[BEGIN Data extract]
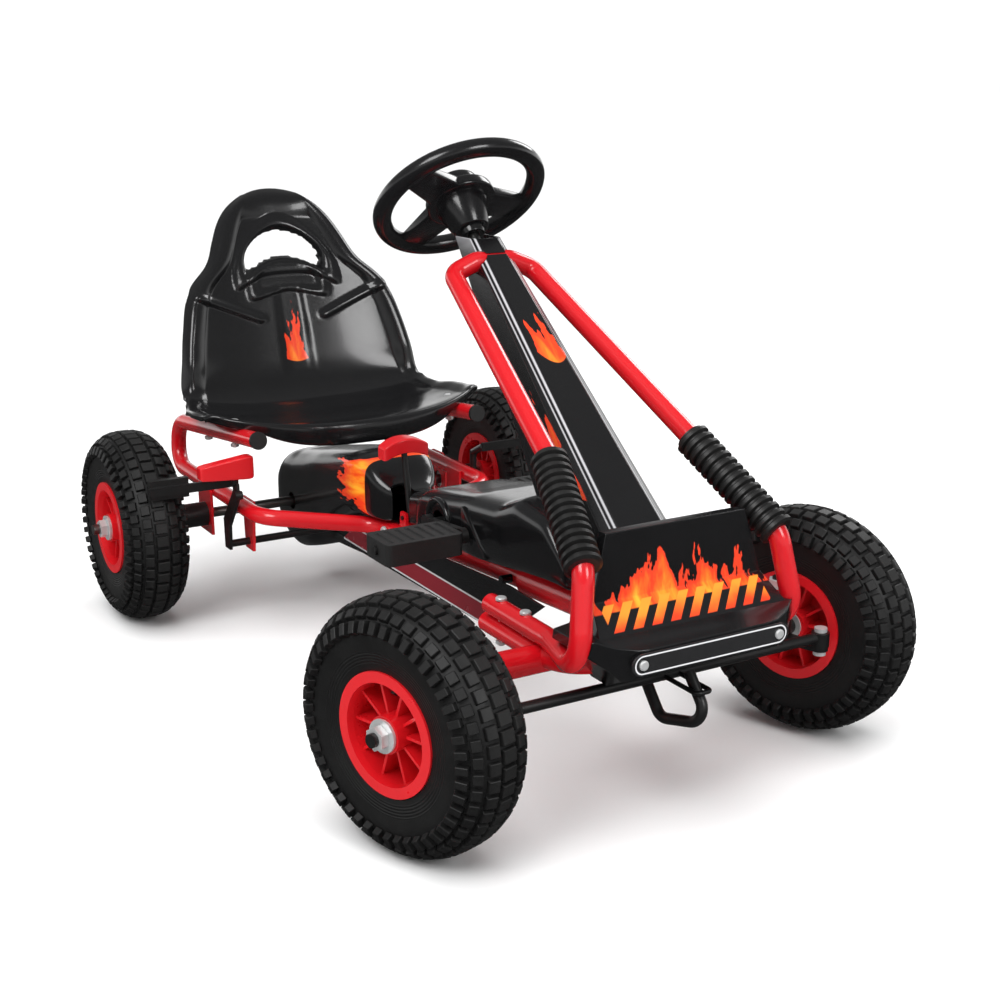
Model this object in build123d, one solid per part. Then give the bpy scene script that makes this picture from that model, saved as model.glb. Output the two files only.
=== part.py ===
from build123d import *
import os
from math import sin, cos, tan, radians, degrees, atan2, hypot

# Pedal go kart for a child: two bent rails and a steering hoop carry a bucket seat, a crank with
# block pedals, a chain drive to the rear axle, and front wheels on kingpins worked by a cranked
# steering rod and a tie bar.  Millimetres; +X forward, +Y the driver's left, +Z up; the origin is on
# the floor, half way between the axles.  The front wheels are modelled turned to the left.

# ---- driving dimensions --------------------------------------------------------------------
wheelbase = 767.0
front_axle_x = wheelbase / 2
rear_axle_x = -wheelbase / 2
kingpin_y = 203.0
stub_offset = 61.0              # kingpin to the middle of a front wheel
rear_wheel_y = 290.0
steer_rest = 17.0               # how far the front wheels are turned to the left at rest, degrees
run_gap = 0.05                  # radial clearance of a running fit
seat_gap = 0.3                  # clearance between curved faces that only lie near each other

tyre_radius = 130.0
tyre_width = 84.0
tyre_wall = 5.0
bead_radius = 53.5
bead_half_width = 32.5
flange_radius = 62.5
flange_thickness = 3.5
rim_wall = 3.0
rim_hub_radius = 19.0
rim_hub_half = 35.0
rib_count = 10
rib_thickness = 3.0
bearing_outer = 14.0
bearing_width = 9.0
valve_radius = 3.5
axle_radius = 7.0

tube_radius = 11.0              # all bent frame tubes
tube_wall = 1.8
beam_radius = 14.0              # the centre beam, which runs up a little to the front
beam_wall = 2.2
beam_rear_x = -150.0
beam_rear_z = 143.0
beam_front_x = 395.0
beam_front_z = 183.0
beam_end_x = 250.0              # the thin beam ends inside the thick one
sleeve_radius = 19.0
sleeve_start_x = 190.0
rail_y = beam_radius + tube_radius + 0.3
rail_in_x = -152.0              # the rails lie beside the beam from here
rail_end_x = -55.0
rail_lift = 5.0                 # their height above the beam's centre line
rail_out_y = 172.0              # and spread to this half width under the seat
rail_out_z = 166.0
rail_bend_x = -212.0
curl_x = -538.0
seat_tube_y = 164.0
seat_tube_front_x = -228.0
seat_tube_front_z = 265.0
seat_tube_rear_z = 232.0
bend_radius = 38.0
curl_bend_radius = 31.0

cross_tube_radius = 15.0
cross_tube_z = 160.0
kingpin_radius = 7.0
kingpin_sleeve_radius = 13.0
kingpin_sleeve_low = 146.0
kingpin_sleeve_high = 182.0
bumper_y = 104.0
bumper_z = 163.4
bumper_rear_x = 272.0
bumper_front_x = 430.0
bumper_bend = 44.0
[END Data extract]
### Your goal
Return nothing but the lines from the start of the listing above through the line containing "axle_radius = 7.0", exactly as given.

### Solution for this task
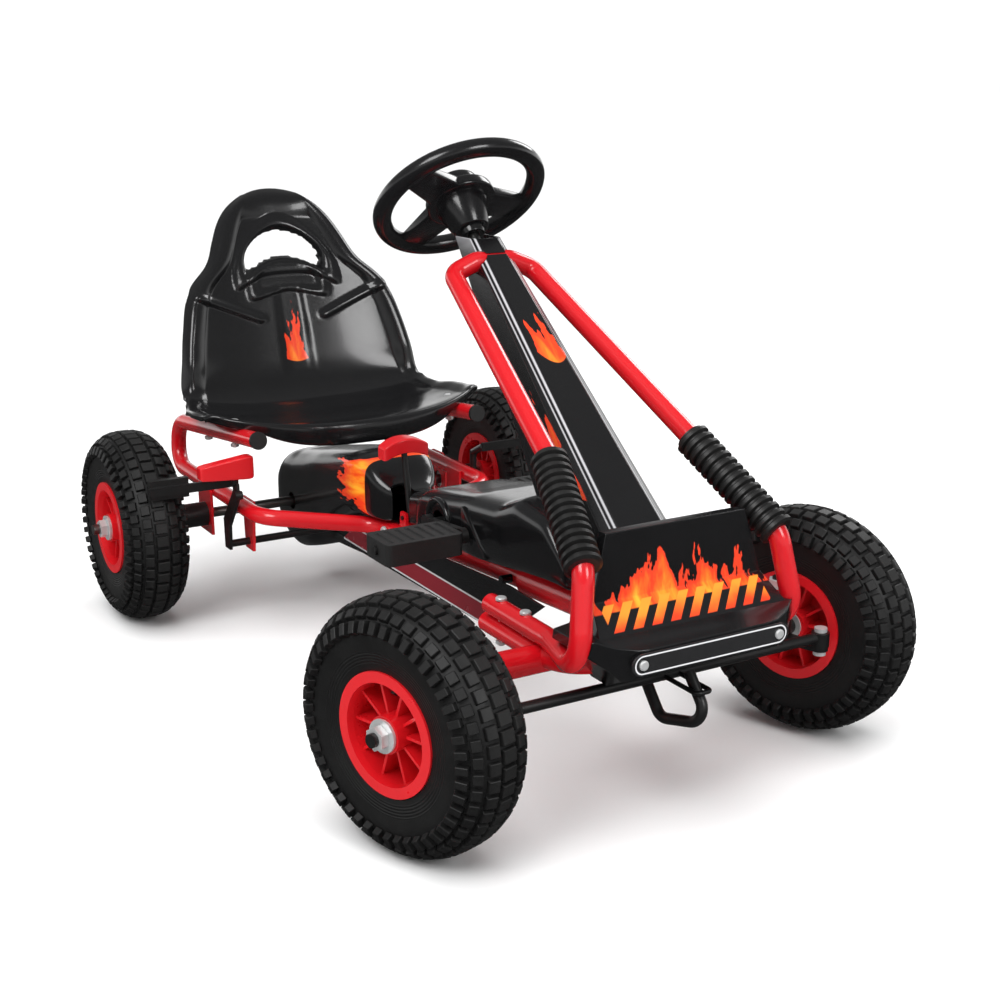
Model this object in build123d, one solid per part. Then give the bpy scene script that makes this picture from that model, saved as model.glb. Output the two files only.
=== part.py ===
from build123d import *
import os
from math import sin, cos, tan, radians, degrees, atan2, hypot

# Pedal go kart for a child: two bent rails and a steering hoop carry a bucket seat, a crank with
# block pedals, a chain drive to the rear axle, and front wheels on kingpins worked by a cranked
# steering rod and a tie bar.  Millimetres; +X forward, +Y the driver's left, +Z up; the origin is on
# the floor, half way between the axles.  The front wheels are modelled turned to the left.

# ---- driving dimensions --------------------------------------------------------------------
wheelbase = 767.0
front_axle_x = wheelbase / 2
rear_axle_x = -wheelbase / 2
kingpin_y = 203.0
stub_offset = 61.0              # kingpin to the middle of a front wheel
rear_wheel_y = 290.0
steer_rest = 17.0               # how far the front wheels are turned to the left at rest, degrees
run_gap = 0.05                  # radial clearance of a running fit
seat_gap = 0.3                  # clearance between curved faces that only lie near each other

tyre_radius = 130.0
tyre_width = 84.0
tyre_wall = 5.0
bead_radius = 53.5
bead_half_width = 32.5
flange_radius = 62.5
flange_thickness = 3.5
rim_wall = 3.0
rim_hub_radius = 19.0
rim_hub_half = 35.0
rib_count = 10
rib_thickness = 3.0
bearing_outer = 14.0
bearing_width = 9.0
valve_radius = 3.5
axle_radius = 7.0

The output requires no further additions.